My 11-year-old, that’s a different story. We went to The Edge, an observation deck in Hudson Yards where, for $38 each, you and a couple thousand tourists get to look at the city from 100 floors up. This, for me, is the seventh ring of hell. However (pro-tip for dads), I recognize moments of engagement with your sons are a function of leaning into what they are interested in. Turns out neither are passionate about Crossfit, World War ll history, or antitrust legislation.
Anyway, he spots the advertised “Thrilling Glass Floor,” which we lay down on and take selfies. He then pops up as he has great news: “Dad … there’s a bar! Should we get Cokes?” I nod, he sprints, I mean sprints, to the bar, stops, runs back, grabs money from his dad, and sprints back to the bar.

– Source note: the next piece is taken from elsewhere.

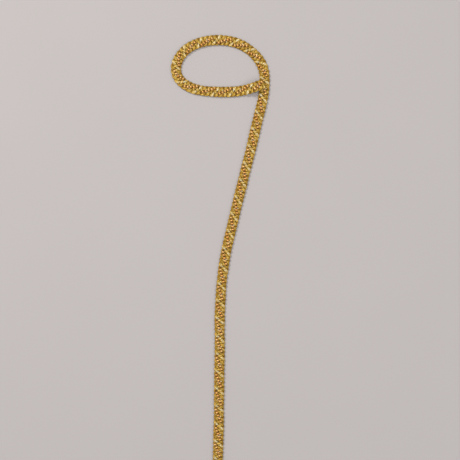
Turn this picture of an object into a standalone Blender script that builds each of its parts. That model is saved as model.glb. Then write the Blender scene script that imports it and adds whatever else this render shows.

Sitting, drinking Atlanta Champagne on stone benches, gazing at the city from the tallest man-made outdoor viewing platform in the Western Hemisphere, he looks at me and says, “Isn’t this amazing?” This is the closest I will get to heaven.
Later that night, the boys are asleep, I have had two Zacapa and Cokes and am feeling emotional. I text some people who mean a lot to me and tell them about my experience that day and how I feel about sons/fatherhood/etc. What I’ve gotten right/wrong. They respond, and we’re closer. The next morning I’m sober, have some distance from the moment with my son, and am a bit embarrassed at my texts. I’m more in control, less likely to spontaneously reach out to people and burden them with my emotions. Once again, I’m stupid.